И когда я прихожу в мемориальные музеи, Пушкина ли, Льва Толстого, Скрябина, в Тарханы лермонтовские или в пятигорский «Домик», меня охватывает это неописуемое чувство ушедшего, но живущего во мне и у тех, кто его имеет (а таких, увы, не так много), и так жаль тех, кто его лишен: как коротка их жизнь! Мне как воздух нужно это ощущение неиссякаемости бытия, которого не дает самое благополучное существование!
Когда я девочкой лет 15–16 впервые посетила лермонтовский дом-музей, флигелек, под железной крышей, обложенный кирпичом, не пробудил таких эмоций: внутри него было множество плакатов с социологическим содержанием, надписей. «Духа» лермонтовского времени — не было. О том, что еще жива Евгения Шан-Гирей, я и не знала. Впечатление оставило лишь место дуэли с его тогдашней тишиной и заброшенностью. Сопричастности эпохе не произошло. Годы и годы спустя, после долгих лет отторжения от дел музейных, я на другой день после переезда в Пятигорск побежала в «Домик», уже наполненный «вещным материалом». И «прикипела» к этому музейному комплексу до сего дня. Меня тогда уже поразила его сотрудница — энтузиастка лермонтоведения Вера Яковлевна Симанская, ныне покойная. Еще молодая, с гладко причесанной головкой. Она, будто угадав во мне одержимую «шестым чувством», сама подошла ко мне, одиноко блуждающей по вновь созданным залам, и радостно, движимая отнюдь не профессиональным долгом, стала показывать мне интересное. Так я снова вошла в близкий мне круг.

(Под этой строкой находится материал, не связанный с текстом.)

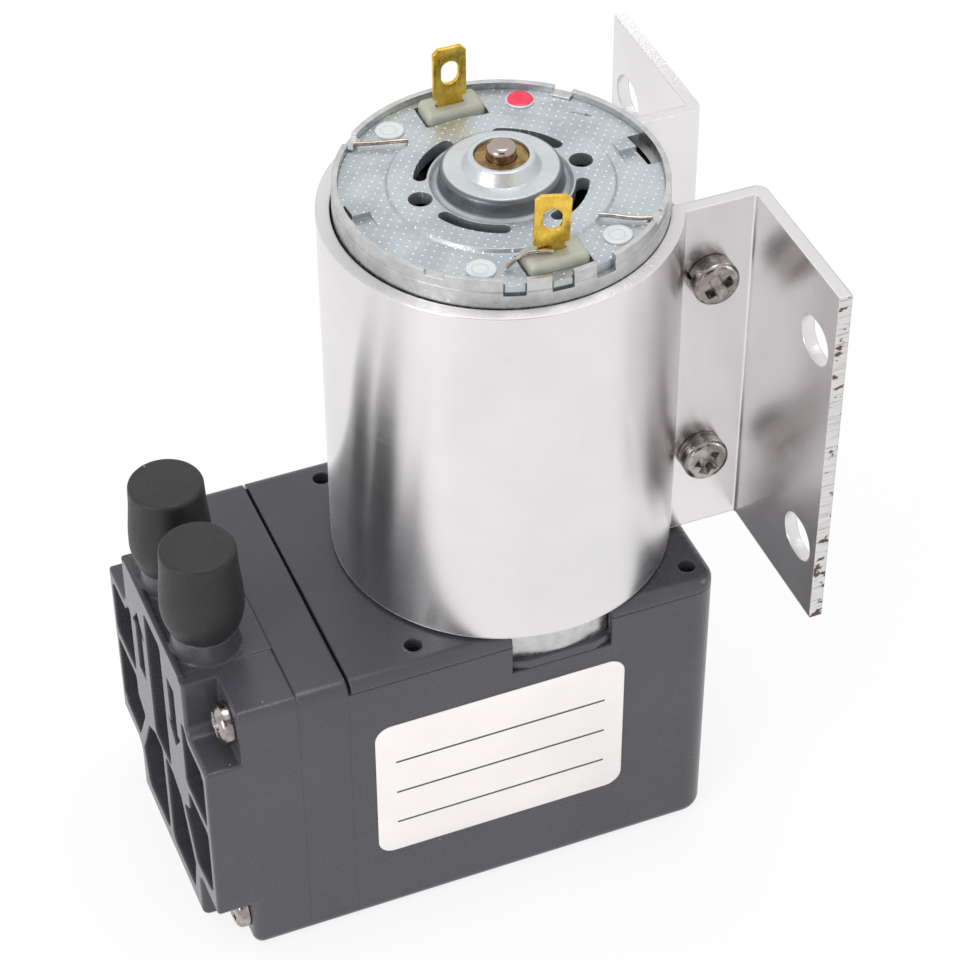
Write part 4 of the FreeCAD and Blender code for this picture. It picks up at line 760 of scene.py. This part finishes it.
@dataclass(frozen=True)
class PanScrew:
    """Pan head machine screw with a cross recess and a cut thread."""

    shank_r: float
    length: float
    head_r: float
    head_h: float
    pitch: float = 0.5
    recess_depth: float = 1.15
    blade_half: float = 0.5
    mouth_share: float = 0.7
    tip_share: float = 0.4
    mouth_widening: float = 1.2
    tip_narrowing: float = 0.7
    mouth_above: float = 0.3
    crown_share: float = 0.74
    crown_rise: float = 0.1
    crown_drop: float = 0.12
    corner_share: float = 0.42
    corner_stretch: float = 1.25
    seat_edge: float = 0.1
    thread_share: float = 0.5
    tip_len: float = 0.5
    tip_r_share: float = 0.35

    def recess(self) -> bmesh.types.BMesh:
        """Closed cross-shaped tool that narrows to its tip, its mouth above the head."""
        tool = bmesh.new()
        rings = []
        mouth = (-self.head_h - self.mouth_above, self.mouth_share, self.mouth_widening)
        tip = (self.recess_depth - self.head_h, self.tip_share, self.tip_narrowing)
        for z, share, width in (mouth, tip):
            reach, half = self.head_r * share, self.blade_half * width
            ring, corner = [], ((reach, -half), (reach, half), (half, half))
            for turn in range(4):
                place = Matrix.Rotation(math.radians(90 * turn), 4, "Z")
                ring += [tool.verts.new(place @ Vector((x, y, z))) for x, y in corner]
            rings.append(ring)
        tool.faces.new(rings[0][::-1])
        tool.faces.new(rings[1])
        for i in range(len(rings[0])):
            tool.faces.new((rings[0][i - 1], rings[0][i], rings[1][i], rings[1][i - 1]))
        bmesh.ops.recalc_face_normals(tool, faces=tool.faces)
        return tool

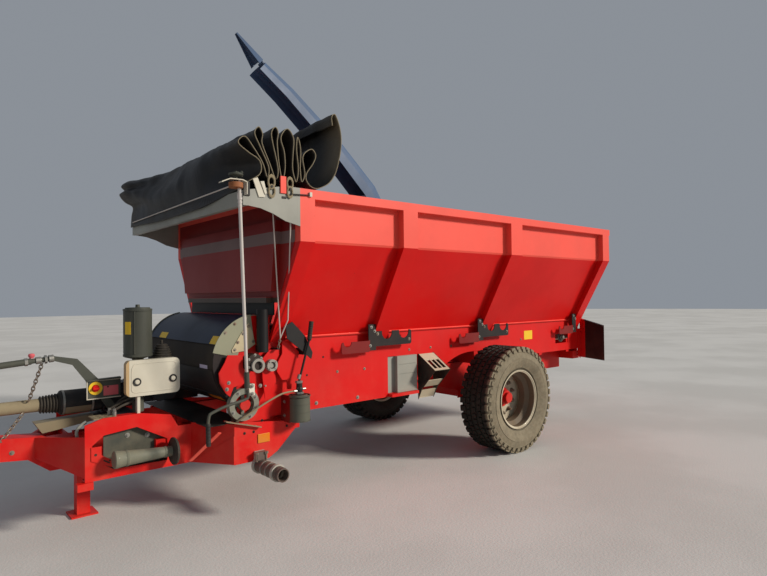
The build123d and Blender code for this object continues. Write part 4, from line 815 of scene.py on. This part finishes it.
fittingLook = {
    "switchRing": ([(hoop, switch, left, 0.026, 0.047, 0.006)], "red_paint", "yellow", 0.001),
    "switchKnob": ([(turned, ((0, 0), (0.0255, 0), (0.0255, 0.01), (0.021, 0.015), (0, 0.016)),
                     switch, left, 28),
                    (block, (3.711, 0.266, 0.952), (3.755, 0.282, 0.966))], "red_paint", None, 0.0012),
    "panelHole": ([(rod, (3.649, 0.2534, 0.962), (3.649, 0.2544, 0.962), 0.006)], "black_paint"),
    "knobRings": ([(hoop, spot, left, 0.018, 0.029, 0.006) for spot in knobs], "black_plastic", None, 0.001),
    "knobs": ([(turned, ((0, 0), (0.0175, 0), (0.0175, 0.008), (0.013, 0.012), (0, 0.0125)), spot, left, 24)
               for spot in knobs], "cover_plastic", None, 0.0008),
    "towerPlate": ([(bowed, (3.468, 0.35, 0), "Z", (0.0958, 0.0972), (12, 44), (1.344, 1.435), 10)],
                   "red_paint", "yellow"),
    "gussets": ([(plate, ((2.9, side * 0.752, 0.562), (2.9, side * 0.752, 0.35), (3.105, side * 0.45, 0.35)),
                  (0.0066, side * 0.0045, 0)) for side in both], "red_paint"),
    # painted sunlight: the gussets' lips in the lighter, sunlit red
    "gussetLips": ([(plate, ((2.977, side * 0.7, 0.589), (3.121, side * 0.5, 0.366),
                             (3.158, side * 0.526, 0.378), (3.014, side * 0.726, 0.601)),
                     (0.004, 0, 0.006)) for side in both],
                   "red_paint", "sunRed", 0.001),
    "windowPlate": ([(sideCut, ((3.72, 0.651), (3.472, 0.69), (3.276, 0.56), (3.276, 0.372), (3.72, 0.372)),
                      0.394, 0.402),
                     *[(rod, (x, 0.402, 0.38), (x, 0.4385, 0.38), 0.012) for x in (3.283, 3.712)]],
                    "grey_paint", "darkGrey", 0.001),
    "slotPlate": ([(sideCut, ((3.664, 0.42), (3.812, 0.49), (3.812, 0.583), (3.745, 0.583), (3.745, 0.52),
                              (3.664, 0.47)), 0.45, 0.456)], "red_paint", None, 0.001),
    "plateSlots": ([(rod, (3.783, 0.456, 0.53), (3.783, 0.4572, 0.53), 0.009),
                    (block, (3.688, 0.456, 0.47), (3.698, 0.4572, 0.48)),
                    (sideCut, ((3.695, 0.455), (3.735, 0.48), (3.731, 0.488), (3.691, 0.463)), 0.4558, 0.4573)],
                   "black_paint"),
    "pipeBands": ([(hoop, (2.7, y, 0.312), left, 0.0525, 0.0575, 0.018, 40) for y in (0.862, 0.935)],
                  "zinc", None, 0.001),
    "clampKnobs": ([(rod, (x, y, low), (x, y, high), radius, sides) for x, y in ((2.742, 0.8), (2.668, 0.812))
                    for low, high, radius, sides in ((0.35, 0.405, 0.01, 10), (0.405, 0.422, 0.018, 6))],
                   "worn_steel", None, 0.001),
    "canBeads": ([(hoop, (2.388, 0.85, low), up, 0.082, radius, thick, 48) for low, thick, radius in
                  ((0.619, 0.01, 0.0868), (0.69, 0.005, 0.0852), (0.752, 0.005, 0.0852), (0.812, 0.013, 0.088))],
                 "black_plastic", "darkGrey", 0.001),
    "pumpFittings": ([(rod, (2.388, 0.85, 0.832), (2.388, 0.85, 0.848), 0.034, 6),
                      (rod, (2.388, 0.85, 0.872), (2.388, 0.85, 0.886), 0.026, 6),
                      (rod, (2.392, 0.85, 0.918), (2.392, 0.85, 0.936), 0.03, 6),
                      (rod, (2.388, 0.85, 0.855), (2.44, 0.85, 0.858), 0.011, 8),
                      (rod, (2.33, 0.85, 0.868), (2.36, 0.85, 0.868), 0.009, 8),
                      (rod, (2.396, 0.85, 0.95), (2.384, 0.85, 0.985), 0.015, 12)], "zinc", None, 0.001),
    "guardBands": ([(hoop, (x, 0, 0.845), ahead, 0.087, radius, 0.014, 48)
                    for x, radius in ((3.7, 0.0915), (3.89, 0.091))], "zinc", None, 0.0008),
    "guardDust": ([(bowed, (0, 0, 0.845), "X", (0.0878, 0.0893), (-150, -18), (3.716, 3.888), 20)],
                  "black_plastic", "dusty"),
    "couplingCap": ([(turned, ((0, 0), (0.012, 0), (0.014, 0.006), (0.019, 0.012), (0.021, 0.022),
                               (0.015, 0.031), (0, 0.033)), (4.127, 0.232, 1.205), up, 24)], "red_paint", "pink"),
    "hoseEnds": ([(rod, (x, y, low), (x, y, high), radius, sides) for x, y, z in hoseTops
                  for low, high, radius, sides in ((0.77, z - 0.012, 0.015, 12), (z - 0.012, z + 0.01, 0.012, 6))],
                 "zinc", None, 0.001),
    "crankDrum": ([(hoop, (3.1, 1.21, 2.338), up, 0.011, 0.048, 0.036, 40)], "red_paint", "drum", 0.003),
    "crankDisc": ([(turned, ((0, 0), (0.047, 0), (0.049, 0.004), (0.049, 0.01), (0.046, 0.014), (0, 0.014)),
                    (3.1, 1.21, 2.422), up, 36), (rod, (3.1, 1.21, 2.374), (3.1, 1.21, 2.45), 0.012, 16),
                   (rod, (3.09, 1.21, 2.436), (3.09, 1.21, 2.448), 0.014, 6),
                   (rod, (3.058, 1.21, 2.418), (3.058, 1.21, 2.458), 0.006, 10),
                   (rod, (3.058, 1.21, 2.444), (3.058, 1.21, 2.453), 0.011, 6)],
                  "grey_paint", "darkGrey", 0.0008),
    "crankStrap": ([(sideCut, ((3.211, 2.36), (3.15, 2.389), (3.06, 2.391), (3.026, 2.379), (3.026, 2.386),
                               (3.058, 2.398), (3.15, 2.396), (3.211, 2.368)), 1.186, 1.236),
                    (block, (3.026, 1.179, 2.3), (3.0315, 1.236, 2.386))], "cover_plastic", None, 0.001),
    "headBrackets": ([(sideCut, ((2.961, 2.422), (2.925, 2.436), (2.868, 2.311), (2.871, 2.303), (2.916, 2.3)),
                       1.1785, 1.188),
                      (sideCut, ((2.906, 2.41), (2.878, 2.414), (2.856, 2.33), (2.872, 2.325)), 1.1785, 1.194)],
                     "cover_plastic", None, 0.001),
    "headLinks": ([(link, Vector((x, 1.188, z)), Vector(up), Vector(left), size) for x, z, size in
                   ((2.818, 2.418, 0.026), (2.816, 2.352, 0.024), (2.667, 2.424, 0.024), (2.667, 2.36, 0.022))],
                  "worn_steel", "dusty", 0, 60),
    "headLink": ([(rod, (2.667, 1.19, 2.346), (2.5, 1.19, 2.356), 0.005, 10),
                  *[(rod, (x, 1.176, 2.384), (x, 1.2, 2.384), 0.009, 10) for x in (2.818, 2.667)]],
                 "black_paint"),
    "chainBearings": ([(turned, ((0, 0), (0.062, 0), (0.062, 0.01), (0.046, 0.014), (0.04, 0.03), (0.02, 0.034),
                                 (0, 0.034)), (-1.6, side * 0.7, 1.062), (0, side, 0), 32) for side in both],
                      "grey_paint", "darkGrey", 0.001),
    "chainShaft": ([(turned, ((0, 0), (0.02, 0), (0.02, 0.047), (0.017, 0.05), (0, 0.05)),
                     (-1.6, side * 0.7, 1.062), (0, side, 0), 24) for side in both], "zinc"),
}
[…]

С тех пор на глазах моих и моего мужа Леонида Польского — краеведа — «Домик» преображался, реконструировался его былой вид, создавался обширный комплекс лермонтовских мест. Имена всех, кто любовно воссоздавал славную историю лермонтовского города, не перечислить в краткой статье, но спасибо им!.. Домик все более становился одним из центров лермонтоведения — науки. Мы с мужем не пропустили ни одного «поминального» концерта перед фасадом флигелька в день гибели «царевича русской поэзии», конференций научных, привлекших таких известных ученых, как профессор В. А. Мануйлов, В. В. Жданов, И. Л. Андронников. Пятигорск и города КВМ становились не только курортами, но литературными гнездами страны.